Stated goal>
Beginning with the first line of the data below, extract each line up to and including the one containing "it stands on.". Copy them exactly and add nothing.

Collected data>
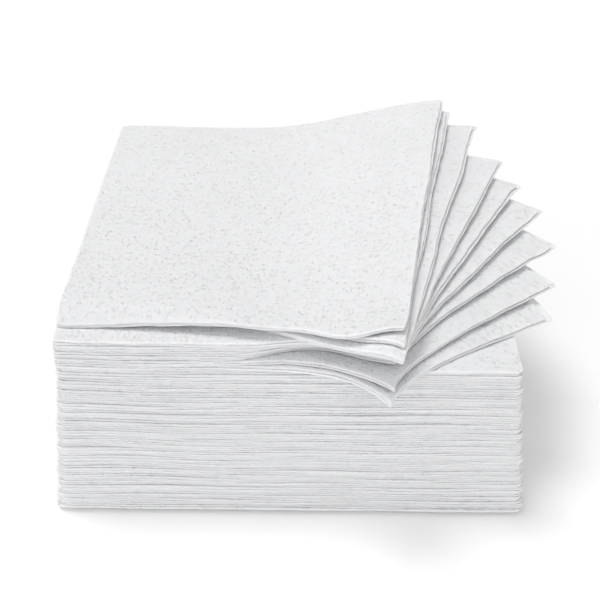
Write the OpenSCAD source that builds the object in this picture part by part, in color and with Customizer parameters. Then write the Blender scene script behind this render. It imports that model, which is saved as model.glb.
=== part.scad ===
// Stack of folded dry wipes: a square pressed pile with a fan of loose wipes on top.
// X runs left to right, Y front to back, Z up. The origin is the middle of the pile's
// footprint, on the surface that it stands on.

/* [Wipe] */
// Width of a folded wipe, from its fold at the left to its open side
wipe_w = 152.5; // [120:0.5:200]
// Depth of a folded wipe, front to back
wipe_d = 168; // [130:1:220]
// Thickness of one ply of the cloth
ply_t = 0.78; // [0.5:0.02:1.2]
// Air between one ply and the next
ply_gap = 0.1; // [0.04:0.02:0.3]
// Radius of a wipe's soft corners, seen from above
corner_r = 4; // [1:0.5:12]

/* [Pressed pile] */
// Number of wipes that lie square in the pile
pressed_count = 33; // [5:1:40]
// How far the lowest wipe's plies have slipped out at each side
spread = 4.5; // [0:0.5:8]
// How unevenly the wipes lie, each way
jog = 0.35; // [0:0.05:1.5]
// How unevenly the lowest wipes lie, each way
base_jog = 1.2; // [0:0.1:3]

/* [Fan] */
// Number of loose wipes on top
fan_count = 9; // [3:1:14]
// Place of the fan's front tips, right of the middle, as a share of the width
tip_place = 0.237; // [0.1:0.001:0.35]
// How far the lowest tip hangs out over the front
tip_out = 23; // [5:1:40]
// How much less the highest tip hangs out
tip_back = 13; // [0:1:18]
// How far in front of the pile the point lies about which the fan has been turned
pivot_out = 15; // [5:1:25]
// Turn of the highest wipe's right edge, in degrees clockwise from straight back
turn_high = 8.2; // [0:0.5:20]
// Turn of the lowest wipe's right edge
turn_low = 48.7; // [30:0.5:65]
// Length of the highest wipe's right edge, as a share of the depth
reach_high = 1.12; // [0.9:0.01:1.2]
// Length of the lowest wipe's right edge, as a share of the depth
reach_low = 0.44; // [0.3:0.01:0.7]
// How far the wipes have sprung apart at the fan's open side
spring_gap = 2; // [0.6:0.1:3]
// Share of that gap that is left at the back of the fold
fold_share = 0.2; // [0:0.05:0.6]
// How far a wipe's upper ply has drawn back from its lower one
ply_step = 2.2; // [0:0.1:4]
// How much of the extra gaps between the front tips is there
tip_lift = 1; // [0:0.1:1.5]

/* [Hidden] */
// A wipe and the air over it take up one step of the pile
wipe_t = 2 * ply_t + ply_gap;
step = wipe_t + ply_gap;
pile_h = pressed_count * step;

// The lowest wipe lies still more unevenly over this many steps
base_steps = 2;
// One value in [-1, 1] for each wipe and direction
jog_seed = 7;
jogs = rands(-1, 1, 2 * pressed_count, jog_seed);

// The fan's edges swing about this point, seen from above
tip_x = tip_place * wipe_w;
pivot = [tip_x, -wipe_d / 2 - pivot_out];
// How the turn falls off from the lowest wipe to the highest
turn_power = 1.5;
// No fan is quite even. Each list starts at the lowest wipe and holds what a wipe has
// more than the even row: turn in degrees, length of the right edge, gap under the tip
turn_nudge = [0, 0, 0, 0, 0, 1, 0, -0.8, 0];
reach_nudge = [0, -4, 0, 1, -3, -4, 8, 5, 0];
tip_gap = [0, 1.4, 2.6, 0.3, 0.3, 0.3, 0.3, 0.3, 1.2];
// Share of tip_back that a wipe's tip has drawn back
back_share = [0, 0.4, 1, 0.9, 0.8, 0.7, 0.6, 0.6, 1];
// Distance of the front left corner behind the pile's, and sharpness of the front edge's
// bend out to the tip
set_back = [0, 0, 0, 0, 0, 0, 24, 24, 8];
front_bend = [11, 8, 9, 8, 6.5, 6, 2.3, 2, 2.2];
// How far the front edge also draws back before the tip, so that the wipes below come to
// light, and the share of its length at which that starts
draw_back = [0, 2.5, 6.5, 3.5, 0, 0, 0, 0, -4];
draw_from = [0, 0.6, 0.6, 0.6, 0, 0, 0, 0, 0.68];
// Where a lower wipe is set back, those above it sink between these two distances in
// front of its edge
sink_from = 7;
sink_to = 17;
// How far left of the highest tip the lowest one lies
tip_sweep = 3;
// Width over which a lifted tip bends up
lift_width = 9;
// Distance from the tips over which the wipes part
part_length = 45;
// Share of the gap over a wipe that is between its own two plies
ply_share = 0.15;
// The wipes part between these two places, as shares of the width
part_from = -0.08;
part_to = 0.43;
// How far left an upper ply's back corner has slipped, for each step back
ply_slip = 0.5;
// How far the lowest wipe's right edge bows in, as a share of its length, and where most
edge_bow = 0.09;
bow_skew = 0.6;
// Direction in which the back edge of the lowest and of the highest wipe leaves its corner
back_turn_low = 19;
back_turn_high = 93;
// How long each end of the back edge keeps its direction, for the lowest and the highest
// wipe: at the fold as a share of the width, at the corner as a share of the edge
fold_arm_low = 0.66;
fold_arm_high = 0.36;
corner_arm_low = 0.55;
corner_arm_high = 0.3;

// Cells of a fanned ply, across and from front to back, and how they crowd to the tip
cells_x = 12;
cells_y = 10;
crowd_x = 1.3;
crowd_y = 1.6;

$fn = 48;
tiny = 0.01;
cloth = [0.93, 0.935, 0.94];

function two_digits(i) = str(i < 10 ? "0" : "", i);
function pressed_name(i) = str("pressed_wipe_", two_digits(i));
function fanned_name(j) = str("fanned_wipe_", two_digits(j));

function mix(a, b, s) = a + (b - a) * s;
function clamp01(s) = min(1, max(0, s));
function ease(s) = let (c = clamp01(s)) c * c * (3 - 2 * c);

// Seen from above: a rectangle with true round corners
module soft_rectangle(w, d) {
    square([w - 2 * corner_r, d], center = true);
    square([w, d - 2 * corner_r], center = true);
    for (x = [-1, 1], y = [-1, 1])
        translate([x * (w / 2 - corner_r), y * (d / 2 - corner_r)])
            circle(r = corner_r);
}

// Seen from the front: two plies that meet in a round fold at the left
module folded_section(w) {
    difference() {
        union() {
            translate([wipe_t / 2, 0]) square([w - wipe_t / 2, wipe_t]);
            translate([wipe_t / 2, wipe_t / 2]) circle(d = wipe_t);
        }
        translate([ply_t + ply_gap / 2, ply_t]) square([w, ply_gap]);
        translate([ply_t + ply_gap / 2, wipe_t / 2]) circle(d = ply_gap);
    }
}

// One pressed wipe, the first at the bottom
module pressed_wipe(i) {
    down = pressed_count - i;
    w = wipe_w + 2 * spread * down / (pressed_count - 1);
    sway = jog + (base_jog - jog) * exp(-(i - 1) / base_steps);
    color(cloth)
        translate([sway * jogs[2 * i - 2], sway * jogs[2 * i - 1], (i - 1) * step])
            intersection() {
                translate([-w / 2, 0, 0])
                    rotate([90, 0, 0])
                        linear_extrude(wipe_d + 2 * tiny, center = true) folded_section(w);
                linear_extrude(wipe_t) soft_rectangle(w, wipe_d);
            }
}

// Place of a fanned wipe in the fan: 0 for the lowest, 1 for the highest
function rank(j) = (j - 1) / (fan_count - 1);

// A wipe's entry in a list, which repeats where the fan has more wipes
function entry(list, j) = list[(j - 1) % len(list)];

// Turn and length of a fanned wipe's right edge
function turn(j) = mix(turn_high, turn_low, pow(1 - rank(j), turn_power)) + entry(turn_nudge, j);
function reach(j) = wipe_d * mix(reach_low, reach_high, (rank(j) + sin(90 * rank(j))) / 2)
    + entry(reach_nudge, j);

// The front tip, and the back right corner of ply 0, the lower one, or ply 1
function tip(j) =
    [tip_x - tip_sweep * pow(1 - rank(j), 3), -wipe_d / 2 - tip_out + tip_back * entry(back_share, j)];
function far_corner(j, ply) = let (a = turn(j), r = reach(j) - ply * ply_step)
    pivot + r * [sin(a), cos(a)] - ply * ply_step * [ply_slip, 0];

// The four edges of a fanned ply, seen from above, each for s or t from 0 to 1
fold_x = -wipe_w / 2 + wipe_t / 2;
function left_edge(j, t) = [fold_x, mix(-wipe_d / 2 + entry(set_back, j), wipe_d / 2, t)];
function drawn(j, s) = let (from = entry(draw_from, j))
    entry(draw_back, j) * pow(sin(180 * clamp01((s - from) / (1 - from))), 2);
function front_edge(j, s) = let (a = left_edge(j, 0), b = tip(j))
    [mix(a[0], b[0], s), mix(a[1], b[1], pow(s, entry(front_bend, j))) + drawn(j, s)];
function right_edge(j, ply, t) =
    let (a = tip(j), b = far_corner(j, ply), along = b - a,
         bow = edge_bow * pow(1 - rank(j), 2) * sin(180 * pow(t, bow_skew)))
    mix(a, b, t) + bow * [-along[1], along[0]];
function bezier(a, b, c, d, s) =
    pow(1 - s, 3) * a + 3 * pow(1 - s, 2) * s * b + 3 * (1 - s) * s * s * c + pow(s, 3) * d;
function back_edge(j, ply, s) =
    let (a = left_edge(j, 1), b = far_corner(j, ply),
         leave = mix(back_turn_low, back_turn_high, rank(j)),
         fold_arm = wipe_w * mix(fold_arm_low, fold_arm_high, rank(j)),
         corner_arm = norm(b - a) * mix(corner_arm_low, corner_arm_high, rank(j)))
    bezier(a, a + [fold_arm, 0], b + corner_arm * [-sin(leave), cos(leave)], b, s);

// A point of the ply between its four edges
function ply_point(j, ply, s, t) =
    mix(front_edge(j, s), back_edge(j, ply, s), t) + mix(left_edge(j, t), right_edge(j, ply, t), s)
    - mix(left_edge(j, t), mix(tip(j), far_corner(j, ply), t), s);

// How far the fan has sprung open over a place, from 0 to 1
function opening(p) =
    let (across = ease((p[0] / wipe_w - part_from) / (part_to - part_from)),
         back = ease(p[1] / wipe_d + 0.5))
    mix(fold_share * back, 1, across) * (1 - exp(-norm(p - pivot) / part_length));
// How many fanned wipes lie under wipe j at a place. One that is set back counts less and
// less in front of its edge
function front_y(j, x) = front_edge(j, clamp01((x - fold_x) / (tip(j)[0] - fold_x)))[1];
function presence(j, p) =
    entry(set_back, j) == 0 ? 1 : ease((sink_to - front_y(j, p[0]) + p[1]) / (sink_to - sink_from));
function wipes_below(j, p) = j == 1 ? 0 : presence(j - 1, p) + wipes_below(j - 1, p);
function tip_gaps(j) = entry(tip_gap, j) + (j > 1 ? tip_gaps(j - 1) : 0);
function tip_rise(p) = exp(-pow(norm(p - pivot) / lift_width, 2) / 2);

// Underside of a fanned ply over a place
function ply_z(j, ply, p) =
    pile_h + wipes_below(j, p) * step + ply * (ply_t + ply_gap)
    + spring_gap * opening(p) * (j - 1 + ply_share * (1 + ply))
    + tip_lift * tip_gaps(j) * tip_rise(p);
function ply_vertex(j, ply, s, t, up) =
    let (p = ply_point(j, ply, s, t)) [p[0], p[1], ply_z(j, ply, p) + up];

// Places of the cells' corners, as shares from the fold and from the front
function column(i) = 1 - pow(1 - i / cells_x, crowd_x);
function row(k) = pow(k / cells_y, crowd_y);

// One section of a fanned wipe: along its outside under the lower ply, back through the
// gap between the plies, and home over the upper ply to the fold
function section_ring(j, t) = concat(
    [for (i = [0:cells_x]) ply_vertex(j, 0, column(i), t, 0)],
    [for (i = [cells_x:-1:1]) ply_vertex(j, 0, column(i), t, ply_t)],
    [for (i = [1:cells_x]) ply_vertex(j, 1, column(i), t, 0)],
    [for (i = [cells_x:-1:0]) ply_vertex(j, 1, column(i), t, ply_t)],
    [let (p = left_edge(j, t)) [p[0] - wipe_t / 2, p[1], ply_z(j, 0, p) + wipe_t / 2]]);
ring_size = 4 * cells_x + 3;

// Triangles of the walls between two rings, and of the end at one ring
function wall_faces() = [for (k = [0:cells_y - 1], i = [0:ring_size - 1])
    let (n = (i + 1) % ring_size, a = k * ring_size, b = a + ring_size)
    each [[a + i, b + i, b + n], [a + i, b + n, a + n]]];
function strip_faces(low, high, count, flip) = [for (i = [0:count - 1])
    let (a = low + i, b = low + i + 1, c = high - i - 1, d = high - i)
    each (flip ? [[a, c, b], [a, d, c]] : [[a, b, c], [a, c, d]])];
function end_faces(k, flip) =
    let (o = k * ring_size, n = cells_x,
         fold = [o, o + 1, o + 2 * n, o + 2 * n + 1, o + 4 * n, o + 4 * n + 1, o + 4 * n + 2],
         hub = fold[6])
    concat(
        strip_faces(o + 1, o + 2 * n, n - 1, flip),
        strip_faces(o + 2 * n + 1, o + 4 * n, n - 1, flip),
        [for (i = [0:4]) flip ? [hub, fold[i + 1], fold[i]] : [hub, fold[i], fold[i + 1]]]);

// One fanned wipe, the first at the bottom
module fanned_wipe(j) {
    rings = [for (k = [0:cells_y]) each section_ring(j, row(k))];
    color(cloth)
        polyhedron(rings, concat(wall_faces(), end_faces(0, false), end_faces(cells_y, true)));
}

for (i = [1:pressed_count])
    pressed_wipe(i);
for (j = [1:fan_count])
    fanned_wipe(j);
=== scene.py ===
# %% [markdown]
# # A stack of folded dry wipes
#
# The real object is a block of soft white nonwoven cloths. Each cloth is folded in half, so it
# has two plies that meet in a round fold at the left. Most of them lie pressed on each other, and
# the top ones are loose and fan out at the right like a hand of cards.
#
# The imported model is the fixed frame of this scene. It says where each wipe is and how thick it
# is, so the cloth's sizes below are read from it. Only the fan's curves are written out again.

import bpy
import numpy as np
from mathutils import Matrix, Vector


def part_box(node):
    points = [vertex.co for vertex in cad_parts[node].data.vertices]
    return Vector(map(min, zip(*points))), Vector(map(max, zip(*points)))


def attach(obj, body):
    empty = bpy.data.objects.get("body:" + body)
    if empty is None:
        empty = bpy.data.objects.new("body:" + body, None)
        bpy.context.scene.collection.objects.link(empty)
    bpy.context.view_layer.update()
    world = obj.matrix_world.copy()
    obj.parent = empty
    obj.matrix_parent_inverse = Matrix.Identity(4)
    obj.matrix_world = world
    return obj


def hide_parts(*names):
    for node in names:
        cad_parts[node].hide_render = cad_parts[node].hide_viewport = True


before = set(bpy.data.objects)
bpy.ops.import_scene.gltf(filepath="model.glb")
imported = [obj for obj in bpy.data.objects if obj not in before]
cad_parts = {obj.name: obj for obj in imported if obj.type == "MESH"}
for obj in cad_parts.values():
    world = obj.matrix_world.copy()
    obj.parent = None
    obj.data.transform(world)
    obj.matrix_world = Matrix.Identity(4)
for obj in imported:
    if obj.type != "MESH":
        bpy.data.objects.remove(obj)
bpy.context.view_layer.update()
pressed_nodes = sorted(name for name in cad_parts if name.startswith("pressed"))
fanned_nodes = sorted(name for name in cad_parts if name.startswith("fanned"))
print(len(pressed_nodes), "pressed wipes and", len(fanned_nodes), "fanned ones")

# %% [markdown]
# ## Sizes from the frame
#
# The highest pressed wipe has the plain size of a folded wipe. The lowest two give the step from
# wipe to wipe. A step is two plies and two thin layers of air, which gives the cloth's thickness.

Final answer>
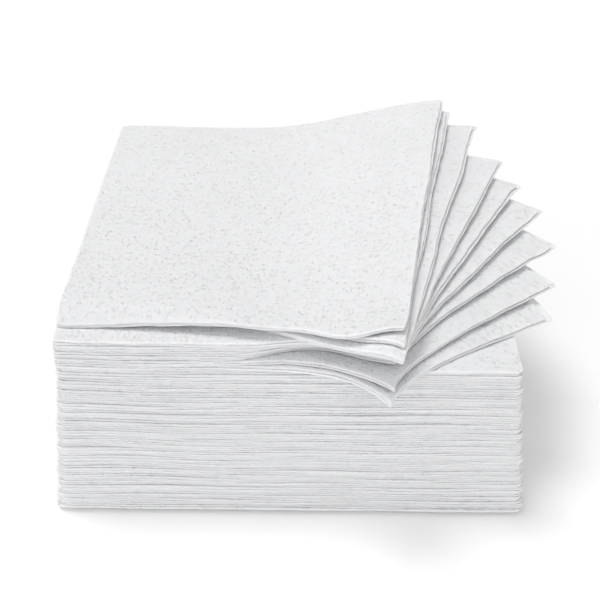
Write the OpenSCAD source that builds the object in this picture part by part, in color and with Customizer parameters. Then write the Blender scene script behind this render. It imports that model, which is saved as model.glb.
=== part.scad ===
// Stack of folded dry wipes: a square pressed pile with a fan of loose wipes on top.
// X runs left to right, Y front to back, Z up. The origin is the middle of the pile's
// footprint, on the surface that it stands on.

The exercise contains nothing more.